__What is asked__.
All of the data must be printed exactly; please include every line.

----

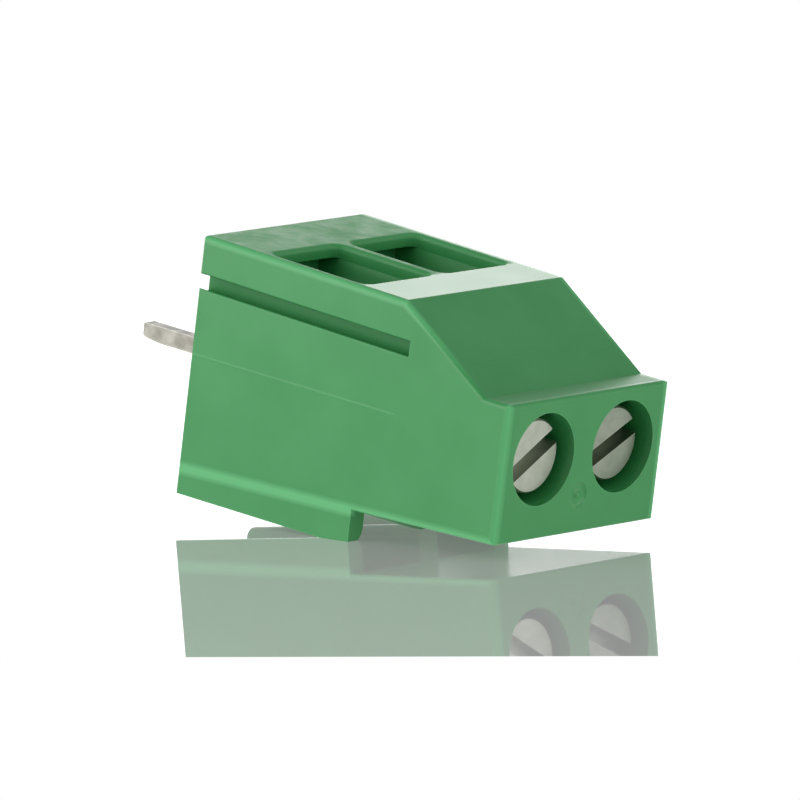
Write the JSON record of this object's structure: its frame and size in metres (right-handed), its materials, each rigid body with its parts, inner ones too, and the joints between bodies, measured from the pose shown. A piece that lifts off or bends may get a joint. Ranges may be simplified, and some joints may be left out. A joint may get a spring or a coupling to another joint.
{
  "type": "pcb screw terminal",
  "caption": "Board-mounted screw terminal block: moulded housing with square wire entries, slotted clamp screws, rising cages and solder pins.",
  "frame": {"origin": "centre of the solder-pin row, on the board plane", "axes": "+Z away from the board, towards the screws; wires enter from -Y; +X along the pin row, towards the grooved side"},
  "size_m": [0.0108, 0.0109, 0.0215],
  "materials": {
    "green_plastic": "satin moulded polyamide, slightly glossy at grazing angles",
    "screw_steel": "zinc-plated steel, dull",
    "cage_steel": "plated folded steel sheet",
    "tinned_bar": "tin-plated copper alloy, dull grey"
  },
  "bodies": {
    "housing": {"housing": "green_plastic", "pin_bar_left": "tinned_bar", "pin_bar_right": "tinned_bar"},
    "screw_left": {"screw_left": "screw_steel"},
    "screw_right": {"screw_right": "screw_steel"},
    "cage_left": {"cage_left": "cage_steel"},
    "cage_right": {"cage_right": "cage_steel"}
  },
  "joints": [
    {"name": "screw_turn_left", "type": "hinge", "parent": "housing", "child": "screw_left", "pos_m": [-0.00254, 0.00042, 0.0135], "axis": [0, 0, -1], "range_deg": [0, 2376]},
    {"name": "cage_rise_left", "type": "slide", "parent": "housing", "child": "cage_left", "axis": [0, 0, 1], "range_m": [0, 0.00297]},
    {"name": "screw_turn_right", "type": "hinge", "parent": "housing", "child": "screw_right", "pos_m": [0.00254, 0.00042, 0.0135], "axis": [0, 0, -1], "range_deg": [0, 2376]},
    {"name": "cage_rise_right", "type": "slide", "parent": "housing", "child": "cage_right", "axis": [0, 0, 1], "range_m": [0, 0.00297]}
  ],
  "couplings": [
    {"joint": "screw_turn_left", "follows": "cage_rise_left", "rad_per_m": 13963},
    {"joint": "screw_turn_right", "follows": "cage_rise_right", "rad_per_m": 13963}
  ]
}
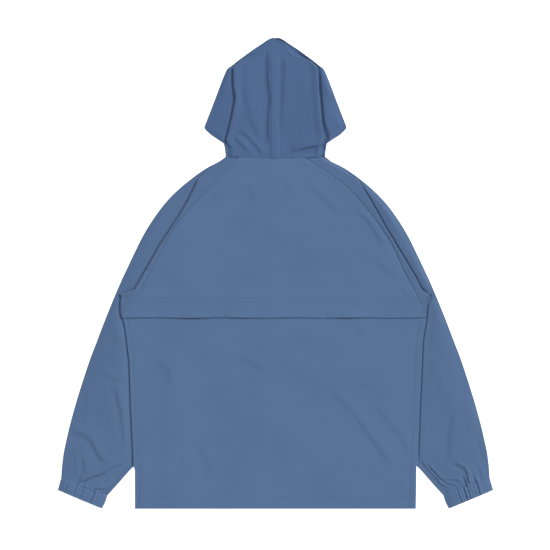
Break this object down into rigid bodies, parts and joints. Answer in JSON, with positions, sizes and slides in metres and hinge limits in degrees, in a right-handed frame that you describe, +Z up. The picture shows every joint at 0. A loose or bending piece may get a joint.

----

__Solution below__.
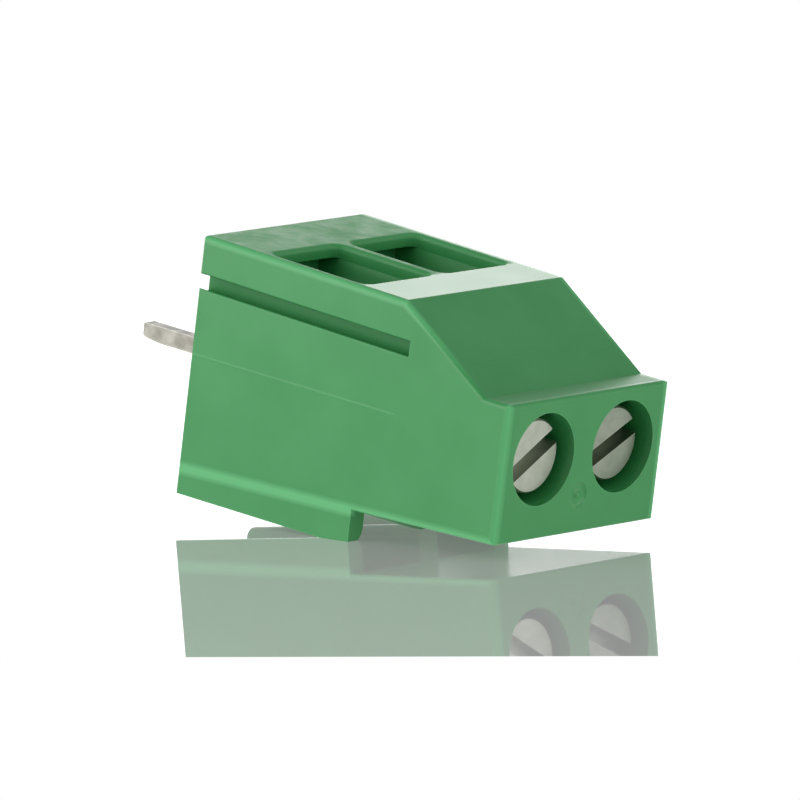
Write the JSON record of this object's structure: its frame and size in metres (right-handed), its materials, each rigid body with its parts, inner ones too, and the joints between bodies, measured from the pose shown. A piece that lifts off or bends may get a joint. Ranges may be simplified, and some joints may be left out. A joint may get a spring or a coupling to another joint.
{
  "type": "pcb screw terminal",
  "caption": "Board-mounted screw terminal block: moulded housing with square wire entries, slotted clamp screws, rising cages and solder pins.",
  "frame": {"origin": "centre of the solder-pin row, on the board plane", "axes": "+Z away from the board, towards the screws; wires enter from -Y; +X along the pin row, towards the grooved side"},
  "size_m": [0.0108, 0.0109, 0.0215],
  "materials": {
    "green_plastic": "satin moulded polyamide, slightly glossy at grazing angles",
    "screw_steel": "zinc-plated steel, dull",
    "cage_steel": "plated folded steel sheet",
    "tinned_bar": "tin-plated copper alloy, dull grey"
  },
  "bodies": {
    "housing": {"housing": "green_plastic", "pin_bar_left": "tinned_bar", "pin_bar_right": "tinned_bar"},
    "screw_left": {"screw_left": "screw_steel"},
    "screw_right": {"screw_right": "screw_steel"},
    "cage_left": {"cage_left": "cage_steel"},
    "cage_right": {"cage_right": "cage_steel"}
  },
  "joints": [
    {"name": "screw_turn_left", "type": "hinge", "parent": "housing", "child": "screw_left", "pos_m": [-0.00254, 0.00042, 0.0135], "axis": [0, 0, -1], "range_deg": [0, 2376]},
    {"name": "cage_rise_left", "type": "slide", "parent": "housing", "child": "cage_left", "axis": [0, 0, 1], "range_m": [0, 0.00297]},
    {"name": "screw_turn_right", "type": "hinge", "parent": "housing", "child": "screw_right", "pos_m": [0.00254, 0.00042, 0.0135], "axis": [0, 0, -1], "range_deg": [0, 2376]},
    {"name": "cage_rise_right", "type": "slide", "parent": "housing", "child": "cage_right", "axis": [0, 0, 1], "range_m": [0, 0.00297]}
  ],
  "couplings": [
    {"joint": "screw_turn_left", "follows": "cage_rise_left", "rad_per_m": 13963},
    {"joint": "screw_turn_right", "follows": "cage_rise_right", "rad_per_m": 13963}
  ]
}
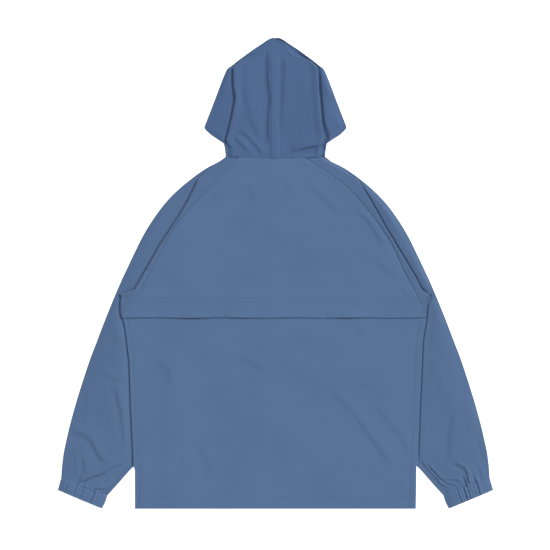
Break this object down into rigid bodies, parts and joints. Answer in JSON, with positions, sizes and slides in metres and hinge limits in degrees, in a right-handed frame that you describe, +Z up. The picture shows every joint at 0. A loose or bending piece may get a joint.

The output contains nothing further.